How to upload a file to a subfolder using the Python API

daida
Level 2
How to upload a file to a subfolder using the Python API

Dear Community,

does anybody know how to upload a file to a subfolder using the Python API? The "put_file()" method of managed folder can only upload the file to the folder itself but not one subfolder of it, even I have set up the path like put_file('/subfolder/filename.txt', file_content).

It seems that the upload_data() method (https://doc.dataiku.com/dss/latest/python-api/managed_folders.html#dataiku.Folder.upload_data) can create the subfolder automatically, but this method only exists in dataiku package but NOT in dataikuapi.

Actually it's one very basic function and I wonder why it is not implemented in the API?

 

 

0 Kudos
5 Replies
ATsao
Dataiker

Hi Daida,

Can you confirm what connection type you are using for your managed folders? You should be able to create subdirectories using something like upload_data() if the filesystem itself supports it. For example, please refer to the following thread where this was previously addressed:

https://community.dataiku.com/t5/Plugins-Extending-Dataiku-DSS/API-to-create-a-directory-under-a-man...

Best,

Andrew

0 Kudos
daida
Level 2
Author

Hi Andrew,

Thanks! The connection type is normal "filesystem".

I want to use the dataikuapi (https://doc.dataiku.com/dss/latest/python-api/outside-usage.html) from outside of DSS to upload files to the subfolder of one managed folders in DSS. The put_file() doesn't support the subfolder path. There is also no id for the subfolder. Otherwise I can use the id to get the DSSManagedFolder object and then use put_file().

The upload_data() doesn't exist in the dataikuapi.

Do you have any idea to do this?

 

0 Kudos
ATsao
Dataiker

Hi Daida,

Can you share the code that you are using? For example, I tested this locally and it's working for me. In my case, my input folder is a managed folder that contains nested folders and my output folder is an empty managed folder, both using the local filesystem. When I run the following code, it successfully copies over all the objects in the input folder to the output folder, including any subfolders that are present.

import dataikuapi

# Instantiate client
DSS_host = "http://localhost:11200" # example to be changed
DSS_apiKey = "J8dpYk1sXunjns1HZ5BxeXLavxKy9CaK" # example to be changed
client = dataikuapi.DSSClient(DSS_host, DSS_apiKey)

# Retrieve project and managed folders
project = client.get_project("PROJECT_KEY")
input_folder = project.get_managed_folder("MANAGED_FOLDER_ID")
output_folder = project.get_managed_folder("MANAGED_FOLDER_ID")

# Retrieve all items in the input managed folder
input_items = input_folder.list_contents()['items']

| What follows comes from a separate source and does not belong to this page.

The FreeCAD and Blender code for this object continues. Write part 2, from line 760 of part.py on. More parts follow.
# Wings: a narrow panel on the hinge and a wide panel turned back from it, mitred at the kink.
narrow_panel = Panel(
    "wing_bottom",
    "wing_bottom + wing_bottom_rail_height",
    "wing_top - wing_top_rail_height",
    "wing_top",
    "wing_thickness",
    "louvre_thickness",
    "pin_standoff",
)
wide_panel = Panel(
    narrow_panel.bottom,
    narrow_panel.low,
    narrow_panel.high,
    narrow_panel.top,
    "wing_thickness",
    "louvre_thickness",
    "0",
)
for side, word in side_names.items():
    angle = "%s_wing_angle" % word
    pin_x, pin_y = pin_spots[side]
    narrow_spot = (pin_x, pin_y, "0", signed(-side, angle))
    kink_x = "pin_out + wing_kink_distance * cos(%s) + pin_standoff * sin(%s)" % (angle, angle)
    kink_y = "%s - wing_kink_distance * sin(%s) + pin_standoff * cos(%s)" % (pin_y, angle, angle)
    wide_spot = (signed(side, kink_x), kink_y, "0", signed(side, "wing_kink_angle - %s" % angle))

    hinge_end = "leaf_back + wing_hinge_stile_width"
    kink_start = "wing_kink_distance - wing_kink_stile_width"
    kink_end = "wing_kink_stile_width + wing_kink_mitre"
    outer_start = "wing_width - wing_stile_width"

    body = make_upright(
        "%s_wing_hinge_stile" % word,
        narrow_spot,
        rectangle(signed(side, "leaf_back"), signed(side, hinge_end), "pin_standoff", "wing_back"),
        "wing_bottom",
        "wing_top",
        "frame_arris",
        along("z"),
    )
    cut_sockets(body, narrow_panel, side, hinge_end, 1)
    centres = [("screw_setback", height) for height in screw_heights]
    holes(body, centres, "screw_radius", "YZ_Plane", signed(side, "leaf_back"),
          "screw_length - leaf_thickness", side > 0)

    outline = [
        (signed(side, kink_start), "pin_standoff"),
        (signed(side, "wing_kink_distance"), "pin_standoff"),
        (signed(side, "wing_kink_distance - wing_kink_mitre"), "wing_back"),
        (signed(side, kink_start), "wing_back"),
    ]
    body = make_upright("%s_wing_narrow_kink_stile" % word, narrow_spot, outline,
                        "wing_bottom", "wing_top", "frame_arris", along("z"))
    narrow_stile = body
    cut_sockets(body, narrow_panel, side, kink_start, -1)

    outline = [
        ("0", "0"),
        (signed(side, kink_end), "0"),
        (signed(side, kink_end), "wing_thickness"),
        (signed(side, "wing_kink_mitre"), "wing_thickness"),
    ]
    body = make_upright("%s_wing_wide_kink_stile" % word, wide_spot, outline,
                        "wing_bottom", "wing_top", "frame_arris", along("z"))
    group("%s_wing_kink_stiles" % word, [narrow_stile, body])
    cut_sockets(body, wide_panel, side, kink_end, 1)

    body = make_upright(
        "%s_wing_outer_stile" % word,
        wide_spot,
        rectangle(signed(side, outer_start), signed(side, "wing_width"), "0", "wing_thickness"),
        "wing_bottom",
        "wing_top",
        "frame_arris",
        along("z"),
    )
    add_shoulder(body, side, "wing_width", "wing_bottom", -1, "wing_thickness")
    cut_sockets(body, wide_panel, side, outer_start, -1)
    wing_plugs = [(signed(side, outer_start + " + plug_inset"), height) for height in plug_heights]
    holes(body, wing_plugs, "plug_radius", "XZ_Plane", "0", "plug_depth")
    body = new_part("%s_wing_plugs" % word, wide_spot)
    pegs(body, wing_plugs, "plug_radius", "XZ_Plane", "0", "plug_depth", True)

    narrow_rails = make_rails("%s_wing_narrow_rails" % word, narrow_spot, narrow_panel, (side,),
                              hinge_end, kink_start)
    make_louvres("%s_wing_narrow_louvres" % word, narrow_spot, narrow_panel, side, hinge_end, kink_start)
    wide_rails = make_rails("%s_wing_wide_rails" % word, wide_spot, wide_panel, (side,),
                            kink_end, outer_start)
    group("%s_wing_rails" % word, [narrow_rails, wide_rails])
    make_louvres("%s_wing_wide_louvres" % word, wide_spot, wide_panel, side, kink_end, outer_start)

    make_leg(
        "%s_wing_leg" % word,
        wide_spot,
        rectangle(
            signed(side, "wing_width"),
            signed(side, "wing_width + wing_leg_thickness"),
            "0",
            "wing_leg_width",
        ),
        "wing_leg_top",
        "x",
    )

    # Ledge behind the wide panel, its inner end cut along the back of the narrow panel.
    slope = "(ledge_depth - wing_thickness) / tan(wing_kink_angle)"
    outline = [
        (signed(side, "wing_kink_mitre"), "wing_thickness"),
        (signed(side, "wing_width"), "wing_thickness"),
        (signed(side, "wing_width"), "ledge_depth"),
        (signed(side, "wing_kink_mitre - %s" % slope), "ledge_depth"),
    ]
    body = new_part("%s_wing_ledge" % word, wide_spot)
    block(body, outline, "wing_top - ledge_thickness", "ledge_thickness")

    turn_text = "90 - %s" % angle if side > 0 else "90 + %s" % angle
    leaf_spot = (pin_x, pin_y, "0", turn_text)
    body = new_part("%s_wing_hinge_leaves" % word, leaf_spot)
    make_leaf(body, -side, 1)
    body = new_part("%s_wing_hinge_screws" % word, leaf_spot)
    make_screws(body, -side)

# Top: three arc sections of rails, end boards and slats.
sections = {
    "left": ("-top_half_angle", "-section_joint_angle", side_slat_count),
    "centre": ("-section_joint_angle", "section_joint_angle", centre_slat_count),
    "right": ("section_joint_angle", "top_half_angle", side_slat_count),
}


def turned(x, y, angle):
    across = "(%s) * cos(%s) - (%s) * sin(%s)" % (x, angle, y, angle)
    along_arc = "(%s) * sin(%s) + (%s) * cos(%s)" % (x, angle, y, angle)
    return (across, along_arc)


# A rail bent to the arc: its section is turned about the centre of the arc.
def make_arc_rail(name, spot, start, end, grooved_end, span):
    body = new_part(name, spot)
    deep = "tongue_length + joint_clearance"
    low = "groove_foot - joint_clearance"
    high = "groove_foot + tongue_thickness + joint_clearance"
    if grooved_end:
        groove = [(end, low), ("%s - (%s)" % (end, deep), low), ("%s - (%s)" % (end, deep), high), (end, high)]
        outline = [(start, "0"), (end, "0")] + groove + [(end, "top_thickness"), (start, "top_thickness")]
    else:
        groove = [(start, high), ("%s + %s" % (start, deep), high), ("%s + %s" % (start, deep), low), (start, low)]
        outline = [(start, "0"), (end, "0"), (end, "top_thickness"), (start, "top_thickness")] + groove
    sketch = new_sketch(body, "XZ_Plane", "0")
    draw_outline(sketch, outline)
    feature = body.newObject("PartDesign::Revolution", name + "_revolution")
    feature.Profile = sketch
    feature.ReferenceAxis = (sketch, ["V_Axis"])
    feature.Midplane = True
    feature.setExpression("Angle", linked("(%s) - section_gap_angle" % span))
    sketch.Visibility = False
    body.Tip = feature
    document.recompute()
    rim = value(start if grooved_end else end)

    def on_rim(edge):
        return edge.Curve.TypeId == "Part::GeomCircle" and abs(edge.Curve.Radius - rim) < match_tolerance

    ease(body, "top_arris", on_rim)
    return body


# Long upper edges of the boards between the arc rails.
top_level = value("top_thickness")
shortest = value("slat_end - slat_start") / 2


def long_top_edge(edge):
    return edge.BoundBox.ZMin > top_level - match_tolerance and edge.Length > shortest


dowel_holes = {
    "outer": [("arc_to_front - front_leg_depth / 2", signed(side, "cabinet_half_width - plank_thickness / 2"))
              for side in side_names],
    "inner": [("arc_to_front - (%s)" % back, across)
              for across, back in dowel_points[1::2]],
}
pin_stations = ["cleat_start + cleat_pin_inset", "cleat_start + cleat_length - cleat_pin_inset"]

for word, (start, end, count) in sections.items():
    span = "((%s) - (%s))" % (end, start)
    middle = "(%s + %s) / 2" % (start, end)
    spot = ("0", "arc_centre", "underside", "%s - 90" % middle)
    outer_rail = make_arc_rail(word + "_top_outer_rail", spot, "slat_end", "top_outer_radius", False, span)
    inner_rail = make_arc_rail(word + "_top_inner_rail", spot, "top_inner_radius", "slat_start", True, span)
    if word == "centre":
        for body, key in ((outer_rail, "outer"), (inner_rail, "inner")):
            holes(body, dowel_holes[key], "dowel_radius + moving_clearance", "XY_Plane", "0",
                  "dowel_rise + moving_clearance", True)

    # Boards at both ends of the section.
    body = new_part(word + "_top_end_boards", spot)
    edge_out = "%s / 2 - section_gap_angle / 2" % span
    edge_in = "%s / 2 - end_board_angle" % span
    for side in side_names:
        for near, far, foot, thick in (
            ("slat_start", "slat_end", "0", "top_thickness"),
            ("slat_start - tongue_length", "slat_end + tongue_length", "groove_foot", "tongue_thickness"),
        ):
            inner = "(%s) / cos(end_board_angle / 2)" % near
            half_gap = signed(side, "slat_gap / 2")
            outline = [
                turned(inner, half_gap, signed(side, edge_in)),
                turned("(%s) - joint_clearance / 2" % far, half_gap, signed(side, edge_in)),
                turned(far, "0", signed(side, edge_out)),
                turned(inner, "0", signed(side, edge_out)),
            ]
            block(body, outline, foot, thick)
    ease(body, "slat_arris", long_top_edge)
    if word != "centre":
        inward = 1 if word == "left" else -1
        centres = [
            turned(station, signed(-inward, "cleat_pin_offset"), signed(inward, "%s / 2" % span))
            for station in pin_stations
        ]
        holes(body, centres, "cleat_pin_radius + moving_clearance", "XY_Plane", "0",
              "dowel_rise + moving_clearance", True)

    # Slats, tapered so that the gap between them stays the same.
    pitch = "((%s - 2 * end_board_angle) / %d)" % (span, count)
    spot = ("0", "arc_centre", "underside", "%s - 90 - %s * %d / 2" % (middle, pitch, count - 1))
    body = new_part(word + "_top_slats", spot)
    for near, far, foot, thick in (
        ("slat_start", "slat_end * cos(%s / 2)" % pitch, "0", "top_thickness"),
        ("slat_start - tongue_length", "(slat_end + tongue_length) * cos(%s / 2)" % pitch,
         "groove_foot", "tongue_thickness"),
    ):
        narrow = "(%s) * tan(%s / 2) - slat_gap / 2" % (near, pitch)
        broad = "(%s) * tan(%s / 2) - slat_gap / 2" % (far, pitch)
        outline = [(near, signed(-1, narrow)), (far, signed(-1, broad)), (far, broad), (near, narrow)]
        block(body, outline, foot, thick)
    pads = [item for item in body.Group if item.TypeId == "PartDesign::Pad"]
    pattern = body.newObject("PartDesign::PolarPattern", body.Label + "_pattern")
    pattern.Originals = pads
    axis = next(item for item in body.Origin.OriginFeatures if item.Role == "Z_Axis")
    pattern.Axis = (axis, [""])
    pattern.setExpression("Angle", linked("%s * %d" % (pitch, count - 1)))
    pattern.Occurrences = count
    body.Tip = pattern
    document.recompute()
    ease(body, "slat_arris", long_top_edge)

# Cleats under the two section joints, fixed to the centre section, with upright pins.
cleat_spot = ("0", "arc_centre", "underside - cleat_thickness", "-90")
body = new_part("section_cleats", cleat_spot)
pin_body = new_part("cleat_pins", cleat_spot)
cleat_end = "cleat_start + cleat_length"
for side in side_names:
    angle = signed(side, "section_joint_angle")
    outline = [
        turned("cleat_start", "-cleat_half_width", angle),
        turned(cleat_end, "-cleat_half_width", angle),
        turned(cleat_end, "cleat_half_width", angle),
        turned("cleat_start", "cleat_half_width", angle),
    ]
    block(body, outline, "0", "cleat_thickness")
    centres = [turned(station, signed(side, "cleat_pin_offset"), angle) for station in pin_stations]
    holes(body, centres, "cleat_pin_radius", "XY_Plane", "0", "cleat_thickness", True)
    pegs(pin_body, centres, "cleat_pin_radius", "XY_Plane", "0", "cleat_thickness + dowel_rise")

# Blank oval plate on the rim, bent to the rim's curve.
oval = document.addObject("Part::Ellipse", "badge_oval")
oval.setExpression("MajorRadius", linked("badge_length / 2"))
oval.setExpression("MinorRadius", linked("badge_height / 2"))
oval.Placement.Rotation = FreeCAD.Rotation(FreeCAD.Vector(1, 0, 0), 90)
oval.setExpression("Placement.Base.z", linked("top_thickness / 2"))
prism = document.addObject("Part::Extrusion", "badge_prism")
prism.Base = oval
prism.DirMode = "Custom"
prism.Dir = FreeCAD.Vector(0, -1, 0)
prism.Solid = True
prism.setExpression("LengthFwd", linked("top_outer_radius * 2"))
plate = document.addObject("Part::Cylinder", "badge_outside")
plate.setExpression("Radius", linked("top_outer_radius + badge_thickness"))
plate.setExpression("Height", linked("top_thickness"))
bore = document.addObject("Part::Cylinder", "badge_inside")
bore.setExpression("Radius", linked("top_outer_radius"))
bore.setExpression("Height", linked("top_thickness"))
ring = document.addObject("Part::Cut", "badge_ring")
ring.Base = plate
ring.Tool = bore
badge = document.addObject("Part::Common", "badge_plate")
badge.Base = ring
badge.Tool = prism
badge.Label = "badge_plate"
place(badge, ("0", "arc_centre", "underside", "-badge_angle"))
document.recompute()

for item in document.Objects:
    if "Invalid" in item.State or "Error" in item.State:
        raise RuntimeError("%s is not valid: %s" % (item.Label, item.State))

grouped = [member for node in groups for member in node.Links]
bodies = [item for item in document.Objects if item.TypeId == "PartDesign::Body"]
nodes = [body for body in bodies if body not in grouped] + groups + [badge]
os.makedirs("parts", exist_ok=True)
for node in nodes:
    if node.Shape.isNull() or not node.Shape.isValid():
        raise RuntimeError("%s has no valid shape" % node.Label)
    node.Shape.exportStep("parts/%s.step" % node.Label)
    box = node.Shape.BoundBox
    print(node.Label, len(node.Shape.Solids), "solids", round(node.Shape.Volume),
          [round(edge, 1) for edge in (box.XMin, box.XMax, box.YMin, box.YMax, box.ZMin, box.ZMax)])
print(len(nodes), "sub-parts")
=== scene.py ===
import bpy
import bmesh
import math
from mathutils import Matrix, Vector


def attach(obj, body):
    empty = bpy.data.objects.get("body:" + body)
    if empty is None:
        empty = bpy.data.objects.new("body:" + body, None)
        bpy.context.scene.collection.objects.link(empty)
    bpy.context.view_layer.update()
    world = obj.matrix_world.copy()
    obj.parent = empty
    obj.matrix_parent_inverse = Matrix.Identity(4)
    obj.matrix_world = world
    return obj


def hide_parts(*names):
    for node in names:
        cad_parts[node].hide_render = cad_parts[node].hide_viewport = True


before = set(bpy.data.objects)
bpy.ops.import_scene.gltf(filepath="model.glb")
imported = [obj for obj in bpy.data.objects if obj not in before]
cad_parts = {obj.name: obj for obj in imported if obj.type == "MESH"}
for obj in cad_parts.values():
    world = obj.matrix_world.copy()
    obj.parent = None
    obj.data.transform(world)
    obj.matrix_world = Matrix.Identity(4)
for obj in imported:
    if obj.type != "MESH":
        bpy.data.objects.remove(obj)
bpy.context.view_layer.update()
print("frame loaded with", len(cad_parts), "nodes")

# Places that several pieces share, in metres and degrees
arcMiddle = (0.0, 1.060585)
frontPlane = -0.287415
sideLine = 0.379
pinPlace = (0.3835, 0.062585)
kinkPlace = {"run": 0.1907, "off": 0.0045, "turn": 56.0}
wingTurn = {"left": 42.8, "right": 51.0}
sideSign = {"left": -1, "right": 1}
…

# Copy all objects from input managed folder to output managed folder
x=0
for input_items[x] in input_items:
    item_path = input_items[x]['path']
    file_to_copy = input_folder.get_file(item_path)
    output_folder.put_file(item_path, file_to_copy.raw)
x +=1


Otherwise, if you are still facing issues, you could always use the dataiku package instead even externally by following the steps described here:
https://doc.dataiku.com/dss/latest/python-api/outside-usage.html#using-the-dataiku-package

Best,
Andrew

daida
Level 2
Author

Hi Andrew,

actually I have very similar code like yours

def copy_files_between_folders(src_folder, dest_folder):
    """Copy all files from source folder to destination folder

    Arguments:
        src_folder {dataikuapi.dss.managedfolder.DSSManagedFolder} -- the source managed folder handle
        dest_folder {dataikuapi.dss.managedfolder.DSSManagedFolder} -- the destination managed folder handle
    """
    # List file inside source folder
    files_src=[fi['path'] for fi in src_folder.list_contents()['items']]
    # List file inside folder
    files_dest = [fi['path'] for fi in dest_folder.list_contents()['items']]

    # Find the different files between souce and destination, which should be copied
    upload_files = list(set(files_src) - set(files_dest))
    if len(upload_files) > 0:
        logging.info('{} files should be copied'.format(len(upload_files)))
        i = 0
        if len(upload_files) > 0:
            for fi in upload_files:
                logging.info('upload {} now'.format(fi))
                file = src_folder.get_file(fi)
                dest_folder.put_file(fi, file.content)
                logging.info('upload {} sucessfully'.format(fi))
                i = i + 1
        logging.info('upload {} files totally'.format(i))
    else:
        logging.info('Copy skiped because there is no difference between the both folders')

I want to use this script to copy files in subdirectories of managed folders at remote DSS instance. The connection of the folders should be same as yours (snap in attachment). However it does not work. The files were only copied to the destination folder itself but not the subfolders, I mean, the subfolders at destination folder are not created automatically, like upload_data() does.

Could you assume where I should check? Thanks a lot for your effort!

0 Kudos
ATsao
Dataiker

Hi Daida,

Could you try using the sample code I provided and let me know if you face the same issue? If you recall, this code will copy over contents from an input managed folder (which can contain subfolders) into an output managed folder. To keep the testing simple, I would suggest using an empty output folder. 

Also, as mentioned previously, if you continue to face issues, you can always simply use the dataiku package externally by following the steps detailed in our documentation here: 

https://doc.dataiku.com/dss/latest/python-api/outside-usage.html#using-the-dataiku-package

Best,

Andrew

0 Kudos